Quels sont vos autres projets de recherche ?

Je travaille aussi sur la résistance de certaines levures aux antifongiques : nous avons étudié notamment les changements au niveau de la paroi des levures après l’action stressante de la caspofongine (un antifongique classiquement utilisé), par exemple.

Un autre projet porte sur les prothèses médicales faites de titane. Quand on implante une prothèse, les infections bactériennes sont fréquentes malgré la stérilisation. On observe l’adhésion de bactéries sur l’implant et la formation ultérieure de biofilms. L’objectif est de modifier la surface de ces implants grâce à des traitements de surface pour éviter l’adhésion bactérienne et son développement en biofilm, qui peut entraîner des infections.

Vous vous êtes rendue à Umeå en 2019 pour rencontrer des chercheurs suédois. Sur quel projet travaillez-vous avec la Suède ?

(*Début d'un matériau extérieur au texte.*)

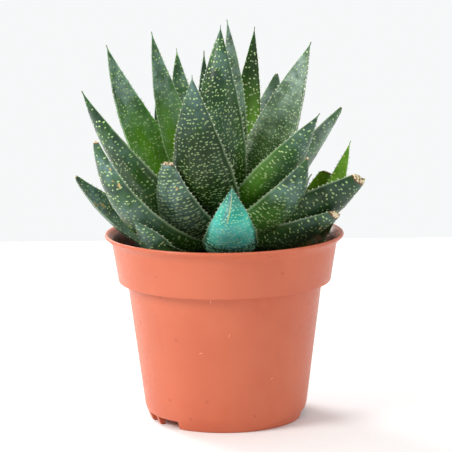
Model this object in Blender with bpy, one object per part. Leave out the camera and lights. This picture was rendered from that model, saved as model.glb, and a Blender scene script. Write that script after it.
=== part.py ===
# Potted aloe: a spotted rosette in a round plastic nursery pot.
# Lengths in this file are millimetres until the meshes are written, and angles are degrees.
# The origin is the middle of the pot's underside, +Z is up, and the front of the plant faces -Y.
# A leaf's azimuth is 0 at the front, +90 at the right, 180 at the back and -90 at the left.

import math
import random

import bmesh
import bpy
import numpy as np
from mathutils import Vector
from mathutils.bvhtree import BVHTree

MM = 0.001
GAP = 0.35

# Pot
POT_SIDES = 44
POT_HEIGHT = 94.0
LIP_RADIUS = 60.0
BAND_TOP_RADIUS = 56.4
BAND_FOOT_RADIUS = 53.4
BAND_FOOT_HEIGHT = 69.8
WALL_TOP_RADIUS = 49.0
WALL_FOOT_RADIUS = 41.0
WALL_FOOT_HEIGHT = 7.0
FOOT_RADIUS = 38.2
WALL = 1.3
REST_DISC_RADIUS = 21.0
FLOOR_RISE = 3.2
FOOT_RING_INNER_RADIUS = 36.2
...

Notre collaboration avec la Suède a débuté à la suite d’une rencontre, lors d’un congrès en 2017, avec Madeleine Ramstedt, enseignante-chercheuse à l’Université d’Umeå. Elle y présentait une méthode de cryo-XPS (X-ray Photoelectron Spectroscopy)[1] qui permet d’analyser la surface des bactéries en les congelant très rapidement et à des températures très basses, de façon à préserver leur forme et leur structure externe. De notre côté, nous avions présenté un travail sur la modification chimiquement contrôlée d’une surface et son rôle sur l’adhésion bactérienne et la croissance du biofilm. Il nous paraissait intéressant d’analyser et de comprendre ce qui se passait au niveau de la paroi des bactéries dans ces biofilms, une fois qu’elles ont adhéré à une surface et qu’elles ont modifié leur métabolisme. La technique de cryo-XPS, en complément des techniques de spectroscopie de vibration, nous permet d’étudier les structures pariétales à différents stades de leur développement.

Madeleine Ramstedt est venue en France en 2018 pour tester les techniques de spectroscopie que nous utilisons au laboratoire. Lors de mon séjour en Suède en 2019, je me suis rendue au département de chimie de l’Université d’Umeå où j’ai notamment pu essayer la méthode de cryo-XPS et voir comment elle fonctionne, ses avantages et ses contraintes.

J’ai commencé aussi un travail autour de la méthylation du mercure avec un autre chercheur de l’Université d’Umeå, Erik Björn.  J’ai réalisé quelques expériences sur les complexes mercuriques avec des composés soufrés. L’objectif est de comprendre quels sont les facteurs favorisant ou ne favorisant pas la méthylation du mercure. La méthylation du mercure est un phénomène naturel qui conduit à l’attache d’un groupement méthyle (CH3) au mercure. Il devient alors plus toxique, plus mobile et plus bioassimilable. Les gens sont exposés au méthyle mercure lorsqu’ils consomment du poisson ou des crustacés contenant ce composé. Cela peut avoir des effets préjudiciables sur le cerveau et le système nerveux en développement chez le fœtus, le nourrisson ou l’enfant. J’ai beaucoup aimé travailler avec nos partenaires suédois et j’espère poursuivre cette collaboration.

Pour aller plus loin :
http://www.lcpme.cnrs-nancy.fr/lcpme/spip.php?article78&lang=fr

[1] La spectrométrie photoélectronique à rayons X (XPS) a été développée par le physicien suédois Kai Siegbahn qui reçut le prix Nobel de physique en 1981.